Short exercise: Extract, without alteration, each line from the start of the listing to the line bearing "return joined_shells([eye, plug])".

***

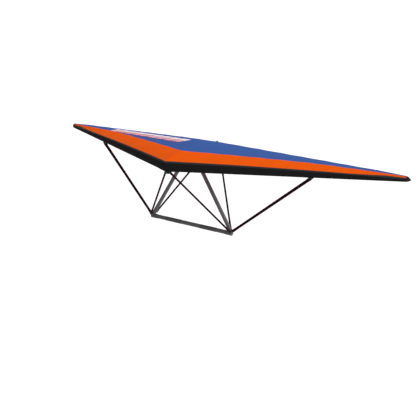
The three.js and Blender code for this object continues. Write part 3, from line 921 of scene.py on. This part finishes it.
# %% [markdown]
# ## Control frame
# The frame is two uprights and a base bar in one dark anodised alloy, joined by corner brackets and
# hung from knuckles that turn on the axle under the keel. The tubes could be curves with a bevel;
# here each is an oval carried along its axis, so that chord and thickness stay as the model says.

# %% Control frame
UP = (APEX - CORNER) / np.linalg.norm(APEX - CORNER)
PIVOT_AT = (PIVOT[2] - CORNER[2]) / UP[2]
UPRIGHT_TOP = PIVOT_AT - 0.074
SOCKET = 0.095
UPRIGHT_SIZE = (0.082, 0.078)
BAR_SIZE = (0.086, 0.084)
PLUG_SIZE = (0.070, 0.066)
CASTING_WALL = 0.005
KNUCKLE_X = (CORNER + UP * PIVOT_AT)[0]
AXLE_REACH = KNUCKLE_X + 0.058


def up_the_tube(distance, side):
    return at_side(CORNER + UP * distance, side)


def knuckle(side):
    """An eye with chamfered rims and an oval plug that goes down into the upright."""
    centre = at_side((KNUCKLE_X, PIVOT[1], PIVOT[2]), side)
    offset = np.array([0.028, 0, 0])
    rims = [[0.026, 0], [0.030, 0.003], [0.030, 0.053], [0.026, 0.056]]
    eye = turned(rims, centre - offset, centre + offset, 48)
    plug = round_bar(*PLUG_SIZE, up_the_tube(UPRIGHT_TOP + GAP, side), up_the_tube(PIVOT_AT, side), AFT)
    return joined_shells([eye, plug])


def corner_bracket(side):
    """A sleeve over the base bar's end and a socket for the upright, with rounded rims."""
    at = lambda x: np.array([side * x, CORNER[1], CORNER[2]])
    sleeve_size = np.array(BAR_SIZE) + 2 * CASTING_WALL
    socket_size = np.array(UPRIGHT_SIZE) + 2 * CASTING_WALL
    sleeve = round_bar(*sleeve_size, at(SLEEVE_INNER), at(SLEEVE_OUTER), AFT, 0.012)
    socket = round_bar(*socket_size, up_the_tube(0.006, side), up_the_tube(SOCKET, side), AFT, 0.003)
    return joined_shells([sleeve, socket])


def stay_plate(side):
    """An oval flange 7 mm thick round the socket, on top of the sleeve, that the stays end on."""
    low = np.array([side * 0.948, CORNER[1], CORNER[2] + 0.0465])
    return round_bar(0.142, 0.104, low, low + np.array([0, 0, 0.007]), AFT, 0.0015, 4)


axle_profile = [[0.011, -0.010], [0.014, -0.008], [0.014, 0], [0.008, 0], [0.008, 2 * AXLE_REACH],
                [0.014, 2 * AXLE_REACH], [0.014, 2 * AXLE_REACH + 0.008], [0.011, 2 * AXLE_REACH + 0.010]]
add_bar("fold_axle", turned(axle_profile, PIVOT - np.array([AXLE_REACH, 0, 0]), PIVOT, 32), "wing",
        stainless, ["apex_axle"])
bar_end = np.array([SLEEVE_INNER - GAP, 0, 0]) + np.array([0, CORNER[1], CORNER[2]])
add_bar("base_tube", round_bar(*BAR_SIZE, at_side(bar_end, -1), bar_end, AFT, 0.001, 40), "control_frame",
        dark_anodised, ["base_bar"])
for name, side in SIDES.items():
    add_bar(f"{name}_knuckle_eye", knuckle(side), "control_frame", dark_anodised,
            [f"{name}_knuckle"])
    tube = round_bar(*UPRIGHT_SIZE, up_the_tube(SOCKET + GAP, side), up_the_tube(UPRIGHT_TOP, side),
                     AFT, 0.001, 40)
    add_bar(f"{name}_upright_tube", tube, "control_frame", grey_anodised, [f"{name}_upright"])
    add_bar(f"{name}_corner_casting", corner_bracket(side), "control_frame", dark_anodised,
            [f"{name}_corner_bracket"])
    add_bar(f"{name}_stay_plate", stay_plate(side), "control_frame", dark_stainless)
    bolts = [bolt(np.array([side * x, CORNER[1] - BAR_SIZE[0] / 2 - 0.004, CORNER[2]]), -AFT, 0.006)
             for x in (SLEEVE_INNER + 0.03, SLEEVE_OUTER - 0.03)]
    add_bar(f"{name}_bracket_bolts", joined_shells(bolts), "control_frame", dark_stainless)
print("knuckles at x =", round(float(KNUCKLE_X), 4))

# %% [markdown]
# ## Grips
# The pilot holds the base bar through two sleeves of ribbed rubber. The ribs are a raised sine
# along the sleeve, 6 mm apart, deep enough to feel but not to see from far off.

# %% Grips
def grip(side):
    """Oval sleeve whose size grows by 0.6 mm times the squared sine of the place over the rib pitch."""
    start = np.array([side * 0.22, CORNER[1], CORNER[2]])
    end = np.array([side * 0.60, CORNER[1], CORNER[2]])
    places = np.linspace(0, 0.38, 191)
    ends = np.clip(np.minimum(places, 0.38 - places) / 0.004, 0, 1)
    grown = 0.0008 + ends * (0.0012 + 0.0008 * np.sin(np.pi * places / 0.006) ** 2)
    size = np.array(BAR_SIZE)[None, :] + 2 * grown[:, None]
    return shell(carried(oval(1, 1, 56)[None] * size[:, None, :], places, start, end, AFT))


for name, side in SIDES.items():
    add_bar(f"{name}_grip", grip(side), "control_frame", grip_rubber)
print("grips made")

# %% [markdown]
# ## Stays
# Six wires brace the frame: two forward to the nose catch, two aft to the tail of the keel and two
# out to the leading edges. Each is a rope of six strands under a dark coating, with a swaged steel
# ferrule at each end. The strands are ridges in the skin: the radius times one plus a twentieth of
# the cosine of six times the angle, which itself turns once for every lay of the rope. The front
# pair unhooks at the nose and folds away with the frame. The others join the wing to the frame,
# so they are left out of both bodies and stay fixed at both ends.

# %% Stays
LAY = 0.16
FERRULE = 0.075
STAY_RADIUS = 0.019
SIDE_STAY_TOP = (2.392, 1.223, -0.305)
SIDE_STAY_RADII = (0.031, 0.026)


def rope(start, end, first, last, count=30):
    length = np.linalg.norm(end - start)
    s = np.linspace(0, length, int(length / 0.012) + 2)
    angle = np.linspace(0, 2 * np.pi, count, endpoint=False)
    ridge = 1 + 0.05 * np.cos(6 * (angle[None, :] - 2 * np.pi * s[:, None] / LAY))
    radius = (first + (last - first) * s / length)[:, None] * ridge
    outline = np.stack([radius * np.cos(angle), radius * np.sin(angle)], axis=-1)
    return shell(carried(outline, s, start, end, AFT))


def ferrule(place, towards, radius):
    """A swaged sleeve with tapered shoulders over the rope's first 75 mm."""
    taper = [[radius + 0.0008, 0.0], [radius + 0.0030, 0.003], [radius + 0.0035, 0.008],
             [radius + 0.0035, FERRULE - 0.012], [radius + 0.0012, FERRULE]]
    return turned(taper, place, towards, 32)


def add_stay(name, start, end, first, last, replaced, body=None):
    wire = add_bar(f"{name}_wire", rope(start, end, first, last), body, wire_coating,
                   [replaced])
    sleeves = joined_shells([ferrule(start, end, first), ferrule(end, start, last)])
    ends = add_bar(f"{name}_ferrules", sleeves, body, dark_ferrule)
    return wire, ends


for name, side in SIDES.items():
    front_top = np.array([side * (KEEL_RADIUS + 0.021), KEEL_START[1] + 0.045, KEEL_START[2] + 0.002])
    front_foot = np.array([side * 0.945, CORNER[1] - 0.062, CORNER[2] + 0.056])
    add_stay(f"{name}_front", front_top, front_foot, STAY_RADIUS, STAY_RADIUS, f"{name}_front_stay",
             "control_frame")
    rear_top = np.array([side * (KEEL_RADIUS + 0.023), KEEL_END[1] - 0.040, KEEL_END[2] - 0.002])
    rear_foot = np.array([side * 0.897, CORNER[1] + 0.062, CORNER[2] + 0.056])
    side_top = at_side(SIDE_STAY_TOP, side)
    side_foot = np.array([side * (SLEEVE_OUTER + 0.014), CORNER[1] - 0.010, CORNER[2] + 0.066])
    rear = add_stay(f"{name}_rear", rear_top, rear_foot, STAY_RADIUS, STAY_RADIUS, f"{name}_rear_stay")
    outer = add_stay(f"{name}_side", side_top, side_foot, *SIDE_STAY_RADII, f"{name}_side_stay")
    for piece in rear:
        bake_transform(piece)
    for piece in outer:
        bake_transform(piece)
print("stays made, pieces so far:", len(pieces_made))

# %% [markdown]
# ## Floor and light
# The glider stands on a plain pale floor under an even white sky, with one soft sun on the
# pilot's left, so that tubes get a bright side. The floor glows faintly, as a lit studio sweep does,
# and keeps the shadow under the wing light.

# %% Floor, light and closing lines
def add_stage():
    size = 60.0
    data = bpy.data.meshes.new("floor")
    corners = [(-size, -size, 0), (size, -size, 0), (size, size, 0), (-size, size, 0)]
    data.from_pydata(corners, [], [(0, 1, 2, 3)])
    floor = bpy.data.objects.new("floor", data)
    bpy.context.scene.collection.objects.link(floor)
    material, _ = new_material("pale_floor", Roughness=0.95, Base_Color=(0.25, 0.25, 0.25, 1.0),
                               Emission_Color=(1.0, 1.0, 1.0, 1.0), Emission_Strength=1.0)
    data.materials.append(material)


SUN_FROM = np.array([0.85, 0.10, 0.52])
SUN_ENERGY = 2.0
SKY_STRENGTH = 0.55


def add_light():
    world = bpy.data.worlds.new("studio")
    world.use_nodes = True
    world.node_tree.nodes["Background"].inputs["Color"].default_value = (1.0, 1.0, 1.0, 1.0)
    world.node_tree.nodes["Background"].inputs["Strength"].default_value = SKY_STRENGTH
    bpy.context.scene.world = world
    sun = bpy.data.lights.new("key", "SUN")
    sun.energy = SUN_ENERGY
    sun.angle = math.radians(20)
    lamp = bpy.data.objects.new("key", sun)
    towards = Vector((TURN @ SUN_FROM).tolist())
    lamp.rotation_euler = towards.to_track_quat("Z", "Y").to_euler()
    bpy.context.scene.collection.objects.link(lamp)


add_stage()
add_light()
bpy.context.scene.view_settings.view_transform = "Standard"
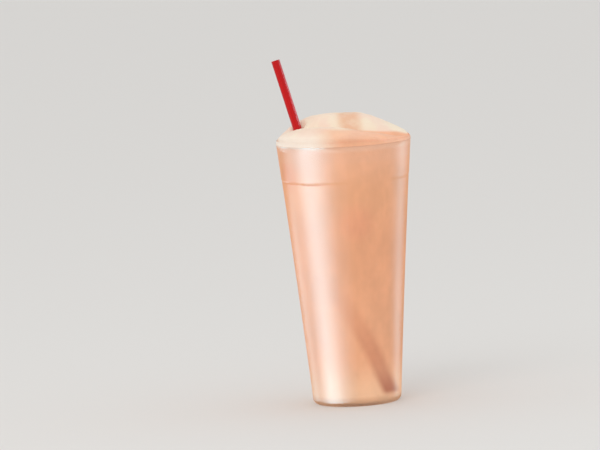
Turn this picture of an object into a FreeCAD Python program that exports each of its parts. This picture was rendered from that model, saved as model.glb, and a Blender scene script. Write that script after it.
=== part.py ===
"""A tall tapered tumbler of peach drink, heaped with froth above its lip, and its straw.

Millimetres. +Z is up, the origin is the centre of the circle that the glass stands on,
and -Y is the front. Each function below makes one solid, and each solid is one STEP file.
"""
import FreeCAD
import Part
import math
import os

V = FreeCAD.Vector
UP = V(0, 0, 1)

# Glass: a round tumbler, wider at the lip, with a stacking ring high on its wall.
GLASS_H = 176.0         # height of the lip
LIP_R = 45.0            # outside radius at the lip
FOOT_R = 29.4           # outside radius where the wall would meet the table
WALL_SAG = 0.45         # how far the wall's line bows inward, half way up
WALL = 1.9              # thickness of the wall
FLOOR_Z = 3.0           # top of the glass floor
FLOOR_CORNER_R = 4.5    # inside corner between the floor and the wall
HEEL_R = 4.0            # outside rounding between the foot and the wall
PUSH_UP_R = 23.0        # radius of the hollow under the foot
PUSH_UP_H = 0.9         # depth of that hollow
RING_Z = 150.8          # height of the stacking ring
RING_H = 1.8            # height of the ring's slope
RING_STEP = 0.16        # how far the wall steps in below the ring

# Drink and froth: the froth starts a little below the lip and is heaped above it.
DRINK_TOP = 164.0       # height where the drink ends and the froth starts
FROTH_OVER_LIP = 0.15   # bare width of the lip outside the froth
FROTH_CAP_H = 24.0      # height of the round cap that trims the heap at the lip
FROTH_STEP = 3.0        # spacing of the points that the heap's surface goes through

# The heap's back mound, a dome with a steep left end and a long slope to the right.
MOUND_X, MOUND_Y = -0.4, 10.0
MOUND_H = 17.3
MOUND_LEFT, MOUND_RIGHT = 44.7, 37.7
MOUND_SHOULDER = 9.7    # level stretch before the slope to the right starts
MOUND_FRONT, MOUND_BACK = 23.0, 36.0
LEFT_STEEPNESS = 3.1    # power of the fall towards each end and side
RIGHT_STEEPNESS = 1.32
SIDE_STEEPNESS = 2.0

# The heap's front roll, a fold that follows the front of the lip from left to right.
ROLL_R = 28.0           # distance of its crest from the glass's axis
ROLL_H = 11.4           # its greatest height, left of the middle
ROLL_PEAK = -32.0       # bearing of that height, in degrees from the front, right positive
ROLL_IN, ROLL_OUT = 11.0, 19.0      # widths of the fold inside and outside its crest
ROLL_REACH = 0.78       # share of its bearing that the fall of its crest follows
ROLL_DROP = 0.9         # share of its height lost across those widths
CREASE_BLEND = 2.5      # height over which two folds run into each other
LEVEL_H = 0.5           # height of the froth above the lip where it isn't heaped
LEVEL_BLEND = 2.0

# A furrow in the heap, from the straw's foot towards the front.
FURROW_FROM = (-30.0, 6.0)
FURROW_TO = (-15.0, -12.0)
FURROW_DEPTH = 2.8
FURROW_HALF_W = 6.0

# A runnel from the top of the mound down to the front, where the drink wells through.
RUNNEL_FROM = (6.0, 8.0)
RUNNEL_TO = (14.0, -24.0)
RUNNEL_DEPTH = 1.0
RUNNEL_HALF_W = 7.0

# Straw: one straight tube, from the floor's right front to above the lip at the left.
STRAW_R = 2.85
STRAW_BORE_R = 2.55
STRAW_FOOT = V(16.4, -14.0, 8.6)
STRAW_END = V(-42.2, 11.6, 230.2)


def outer_r(z):
    """Outside radius of the glass above the ring, and of the wall's own line below it."""
    t = z / GLASS_H
    return FOOT_R + (LIP_R - FOOT_R) * t - 4 * WALL_SAG * t * (1 - t)


def inner_r(z):
    """Inside radius of the glass."""
    return outer_r(z) - WALL


def profile_point(r, z):
    return V(r, 0, z)


def line(a, b):
    return Part.LineSegment(a, b).toShape()


def arc(a, mid, b):
    return Part.Arc(a, mid, b).toShape()


def wall_line(radius_at, z_low, z_high):
    """A bowed stretch of wall between two heights."""
    heights = (z_low, (z_low + z_high) / 2, z_high)
    return arc(*[profile_point(radius_at(z), z) for z in heights])


def rounding(centre, radius, degrees_from, degrees_to):
    """An arc about a centre, its angles measured upwards from the outward direction."""
    angles = (degrees_from, (degrees_from + degrees_to) / 2, degrees_to)
    points = []
    for degrees in angles:
        turn = math.radians(degrees)
        points.append(centre + profile_point(math.cos(turn), math.sin(turn)) * radius)
    return arc(*points)


def revolved(edges):
    """The closed solid that a profile of edges makes when turned about the glass's axis."""
    wire = Part.Wire(Part.__sortEdges__(edges))
    solid = Part.Face(wire).revolve(V(0, 0, 0), UP, 360)
    return Part.Solid(solid.Shells[0]) if solid.ShapeType != "Solid" else solid


def taper_degrees(radius_at, z):
    """How far the wall leans outward at a height."""
    return math.degrees(math.atan(radius_at(z + 0.5) - radius_at(z - 0.5)))


def bottom_corner(radius_at, radius, floor_z):
    """The rounding between a flat floor and a wall, and the heights where it ends."""
    lean = taper_degrees(radius_at, floor_z + radius)
    top_z = floor_z + radius * (1 - math.sin(math.radians(lean)))
    centre_r = radius_at(top_z) - radius * math.cos(math.radians(lean))
    corner = rounding(profile_point(centre_r, floor_z + radius), radius, -90, -lean)
    return corner, centre_r, top_z


def below_ring_r(z):
    return outer_r(z) - RING_STEP


def inside_edges(z_top):
    """The inside of the glass from the middle of its floor up to a height."""
    corner, corner_r, corner_z = bottom_corner(inner_r, FLOOR_CORNER_R, FLOOR_Z)
    floor = line(profile_point(0, FLOOR_Z), profile_point(corner_r, FLOOR_Z))
    return [floor, corner, wall_line(inner_r, corner_z, z_top)]


def make_glass():
    heel, heel_r, heel_z = bottom_corner(below_ring_r, HEEL_R, 0)
    ring_low = RING_Z - RING_H / 2
    ring_high = RING_Z + RING_H / 2
    lip_r = WALL / 2
    lip_z = GLASS_H - lip_r
    hollow_mid_r = PUSH_UP_R / 2
    edges = inside_edges(lip_z)
    edges += [
        arc(profile_point(0, PUSH_UP_H), profile_point(hollow_mid_r, PUSH_UP_H * 0.75),
            profile_point(PUSH_UP_R, 0)),
        line(profile_point(PUSH_UP_R, 0), profile_point(heel_r, 0)),
        heel,
        wall_line(below_ring_r, heel_z, ring_low),
        line(profile_point(below_ring_r(ring_low), ring_low),
             profile_point(outer_r(ring_high), ring_high)),
        wall_line(outer_r, ring_high, lip_z),
        rounding(profile_point(outer_r(lip_z) - lip_r, lip_z), lip_r, 0, 180),
        line(profile_point(0, PUSH_UP_H), profile_point(0, FLOOR_Z)),
    ]
    return revolved(edges)


def straw_cylinder(radius):
    along = STRAW_END - STRAW_FOOT
    return Part.makeCylinder(radius, along.Length, STRAW_FOOT, along)


def make_straw():
    return straw_cylinder(STRAW_R).cut(straw_cylinder(STRAW_BORE_R))


def make_drink(straw):
    """The drink fills the glass up to the froth, round the straw and inside it."""
    top_r = inner_r(DRINK_TOP)
    edges = inside_edges(DRINK_TOP)
    edges.append(line(profile_point(top_r, DRINK_TOP), profile_point(0, DRINK_TOP)))
    edges.append(line(profile_point(0, DRINK_TOP), profile_point(0, FLOOR_Z)))
    return revolved(edges).cut(straw)


def smooth_max(a, b, blend):
    """The larger of two heights, with the crease between them rounded."""
    near = max(blend - abs(a - b), 0) / blend
    return max(a, b) + near * near * blend / 4


def mound_height(x, y):
    along, across = x - MOUND_X, y - MOUND_Y
    left_end = (max(-along, 0) / MOUND_LEFT) ** LEFT_STEEPNESS
    right_slope = (max(along - MOUND_SHOULDER, 0) / MOUND_RIGHT) ** RIGHT_STEEPNESS
    side = (abs(across) / (MOUND_FRONT if across < 0 else MOUND_BACK)) ** SIDE_STEEPNESS
    return MOUND_H * (1 - left_end - right_slope - side)


def roll_height(x, y):
    radius = math.hypot(x, y)
    bearing = math.degrees(math.atan2(x, -y))
    crest = ROLL_H * math.cos(math.radians((bearing - ROLL_PEAK) * ROLL_REACH))
    across = (radius - ROLL_R) / (ROLL_OUT if radius > ROLL_R else ROLL_IN)
    return crest * (1 - ROLL_DROP * across * across) if crest > 0 else crest


def groove_depth(x, y, start, end, depth, half_w):
    """How deep a straight groove is at a place, by the distance to its nearest point."""
    run_x, run_y = end[0] - start[0], end[1] - start[1]
    dx, dy = x - start[0], y - start[1]
    share = (dx * run_x + dy * run_y) / (run_x * run_x + run_y * run_y)
    share = min(max(share, 0), 1)
    away = math.hypot(dx - share * run_x, dy - share * run_y) / half_w
    return depth * math.exp(-away * away)


def froth_height(x, y):
    """Height of the heap above the lip's plane."""
    folds = smooth_max(mound_height(x, y), roll_height(x, y), CREASE_BLEND)
    furrow = groove_depth(x, y, FURROW_FROM, FURROW_TO, FURROW_DEPTH, FURROW_HALF_W)
    runnel = groove_depth(x, y, RUNNEL_FROM, RUNNEL_TO, RUNNEL_DEPTH, RUNNEL_HALF_W)
    return smooth_max(folds - furrow - runnel, LEVEL_H, LEVEL_BLEND)


def froth_mould():
    """The room that the froth fills: inside the glass, over its lip and under a round cap."""
    edge_r = LIP_R - FROTH_OVER_LIP
    neck_z = GLASS_H - WALL / 2
    neck_r = inner_r(neck_z)
    cap = Part.Ellipse(profile_point(edge_r, GLASS_H), profile_point(0, GLASS_H + FROTH_CAP_H),
                       profile_point(0, GLASS_H))
    edges = [
        wall_line(inner_r, DRINK_TOP, neck_z),
        line(profile_point(neck_r, neck_z), profile_point(edge_r, neck_z)),
        line(profile_point(edge_r, neck_z), profile_point(edge_r, GLASS_H)),
        Part.ArcOfEllipse(cap, 0, math.pi / 2).toShape(),
        line(profile_point(0, GLASS_H + FROTH_CAP_H), profile_point(0, DRINK_TOP)),
        line(profile_point(0, DRINK_TOP), profile_point(inner_r(DRINK_TOP), DRINK_TOP)),
    ]
    return revolved(edges)


def make_froth(glass):
    """The heap under its folded surface, trimmed to the glass and cut round the straw."""
    half = math.ceil(LIP_R / FROTH_STEP) + 1
    places = [step * FROTH_STEP for step in range(-half, half + 1)]
    rows = []
    for x in places:
        rows.append([V(x, y, GLASS_H + froth_height(x, y)) for y in places])
    surface = Part.BSplineSurface()
    surface.interpolate(rows)
    depth = GLASS_H - DRINK_TOP + 2 * FROTH_CAP_H
    under_surface = surface.toShape().extrude(V(0, 0, -depth))
    froth = under_surface.common(froth_mould())
    return froth.cut(glass).cut(straw_cylinder(STRAW_R))


def save(name, shape):
    solids = shape.Solids
    solid = max(solids, key=lambda piece: piece.Volume)
    print(name, "solids", len(solids), "cm3", round(solid.Volume / 1000, 2), "valid", solid.isValid())
    solid.exportStep(f"parts/{name}.step")


os.makedirs("parts", exist_ok=True)
glass = make_glass()
straw = make_straw()
save("glass", glass)
save("drink", make_drink(straw))
save("froth", make_froth(glass))
save("straw", straw)
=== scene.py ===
# %% [markdown]
# # A peach drink in a tall tumbler
#
# This lesson gives each of the four pieces a finished surface. All lengths are in metres, +Z
# is up and the front is towards -Y.

import math

import bmesh
import bpy
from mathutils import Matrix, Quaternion, Vector


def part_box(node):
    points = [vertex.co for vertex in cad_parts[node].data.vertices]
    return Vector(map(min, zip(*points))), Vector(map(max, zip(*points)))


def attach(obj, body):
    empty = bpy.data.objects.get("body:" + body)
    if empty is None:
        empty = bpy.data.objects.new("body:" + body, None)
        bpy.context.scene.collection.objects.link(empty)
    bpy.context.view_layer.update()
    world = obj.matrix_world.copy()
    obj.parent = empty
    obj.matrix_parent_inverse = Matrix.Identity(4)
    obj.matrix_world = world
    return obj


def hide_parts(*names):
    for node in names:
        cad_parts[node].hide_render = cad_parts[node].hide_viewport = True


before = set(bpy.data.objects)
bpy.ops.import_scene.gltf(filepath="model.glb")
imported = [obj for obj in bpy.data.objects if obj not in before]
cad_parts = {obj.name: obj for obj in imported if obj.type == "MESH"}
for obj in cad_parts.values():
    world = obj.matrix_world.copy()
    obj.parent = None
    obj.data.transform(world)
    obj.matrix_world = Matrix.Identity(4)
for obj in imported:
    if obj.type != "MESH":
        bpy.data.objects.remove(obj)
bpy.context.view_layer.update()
MM = 0.001
print("frame:", sorted(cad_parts))

# %% [markdown]
# ## Sizes that the pieces share
#
# A glass is round, so a few numbers read from the frame's boxes say nearly all about it: its
# height, its radius at the lip, and where the drink ends and the froth starts.

# %% Read the main sizes from the frame
glass_low, glass_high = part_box("glass")
drink_low, drink_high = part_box("drink")
straw_low, straw_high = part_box("straw")

lip_z = glass_high[2]
lip_r = (glass_high[0] - glass_low[0]) / 2
floor_z = drink_low[2]
froth_z = drink_high[2]
heap_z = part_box("froth")[1][2]
print("lip at", round(lip_z, 4), "radius", round(lip_r, 4), "froth from", round(froth_z, 4))

# %% [markdown]
# ## Small tools
#
# Every operator acts on what is selected, so each step starts by selecting exactly one thing.
# These helpers do that, and finish a piece: modifiers applied, edges shaded smooth up to an
# angle, and the origin left where the frame has it.

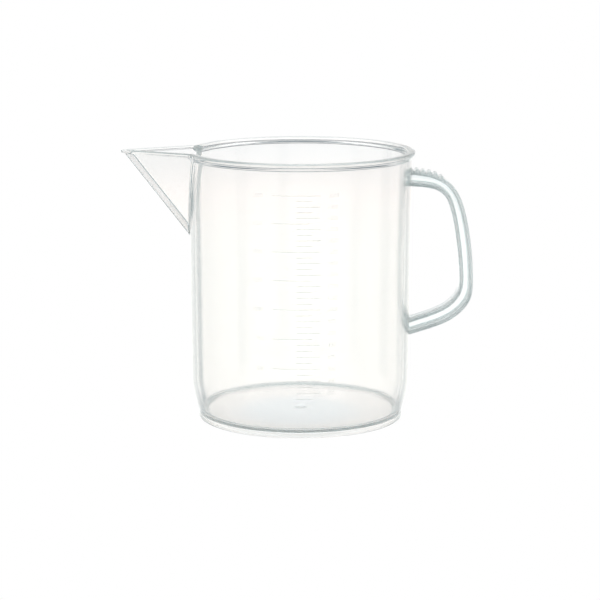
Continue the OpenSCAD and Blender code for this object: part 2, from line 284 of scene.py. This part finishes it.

***

Answer to the problem:
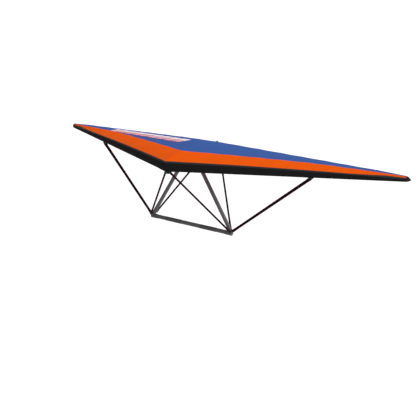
The three.js and Blender code for this object continues. Write part 3, from line 921 of scene.py on. This part finishes it.
# %% [markdown]
# ## Control frame
# The frame is two uprights and a base bar in one dark anodised alloy, joined by corner brackets and
# hung from knuckles that turn on the axle under the keel. The tubes could be curves with a bevel;
# here each is an oval carried along its axis, so that chord and thickness stay as the model says.

# %% Control frame
UP = (APEX - CORNER) / np.linalg.norm(APEX - CORNER)
PIVOT_AT = (PIVOT[2] - CORNER[2]) / UP[2]
UPRIGHT_TOP = PIVOT_AT - 0.074
SOCKET = 0.095
UPRIGHT_SIZE = (0.082, 0.078)
BAR_SIZE = (0.086, 0.084)
PLUG_SIZE = (0.070, 0.066)
CASTING_WALL = 0.005
KNUCKLE_X = (CORNER + UP * PIVOT_AT)[0]
AXLE_REACH = KNUCKLE_X + 0.058


def up_the_tube(distance, side):
    return at_side(CORNER + UP * distance, side)


def knuckle(side):
    """An eye with chamfered rims and an oval plug that goes down into the upright."""
    centre = at_side((KNUCKLE_X, PIVOT[1], PIVOT[2]), side)
    offset = np.array([0.028, 0, 0])
    rims = [[0.026, 0], [0.030, 0.003], [0.030, 0.053], [0.026, 0.056]]
    eye = turned(rims, centre - offset, centre + offset, 48)
    plug = round_bar(*PLUG_SIZE, up_the_tube(UPRIGHT_TOP + GAP, side), up_the_tube(PIVOT_AT, side), AFT)
    return joined_shells([eye, plug])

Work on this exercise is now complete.